Maritime Art Exhibit

Coos Art Museum

Dates: Through Oct. 1

Admission: $5,

$2 students and seniors.

Other exhibits

• Maritime art by Don McMichael

• Maritime art from the Permanent Collection

• Frames Around Oregon Agriculture

It's a small group of artists who win awards more than once in the Coos Art Museum's annual Maritime Art Exhibit.

In the seven years since Bill Selden of Coos Bay has been entering, only four artists have done it, two of them winning twice with different prizes in separate years. There are four prizes every year, each decided by a different group - best of show picked by the featured artist, people's choice, museum directors and Port of Coos Bay commissioners.

Selden's closest competitor, Harold Johnson, has won three awards in the past seven years, two of them for the same painting.

Selden, meanwhile, has racked up an impressive streak, winning all four prizes and three additional entries of merit. The last jewel in his crown is this year's best of show award, chosen by Don McMichael, for "Life Goes on In Coos Bay."

"I have the whole collection now," said Selden, 65. "It took me several years to get it."

Selden won last year's people's choice award and got the other two on different works in 2008.

McMichael, a North Bend artist, said he chose the piece because he liked the way Selden handled the light.

"He is a master of the light with the way he handles it with a brush," McMichael said, adding that light is something many artists struggle with, himself included.

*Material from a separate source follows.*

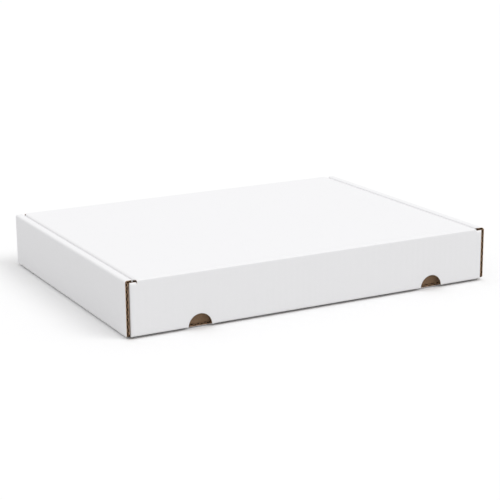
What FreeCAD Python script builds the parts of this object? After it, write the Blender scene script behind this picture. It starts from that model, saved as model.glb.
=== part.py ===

"He has captured the feeling of it with a stroke of the brush."

Selden described the painting as a compilation of three photographs of the same location where a local wharf burned down, starting with the remains of the structure in the foreground and adding clouds from a different day and putting a boat and barge from another in the distance.

That last part may have been key to his success, he said. Though he liked the scene without the boat, Selden added it because "seascapes don't usually win anything."

While he's glad to be getting more recognition, Selden doesn't consider his best of show to be the best of his winning paintings. That would be last year's people's choice winner and entry of merit, "Moving Water."

McMichael, however, gained additional confidence in his selection when two of the other paintings on his short list ended up winning other awards. Both "Early Ice" by Steven Lush of North Andover, Mass., which won the museum directors award, and "Gig Harbor Historic Dock" by Jerry Mitchell of Wallace, Idaho, the Port of Coos Bay commissioners' choice, were runners-up for best of show, McMichael said.

This year's people's choice award has not yet been decided. Voting remains open at the museum through mid-September.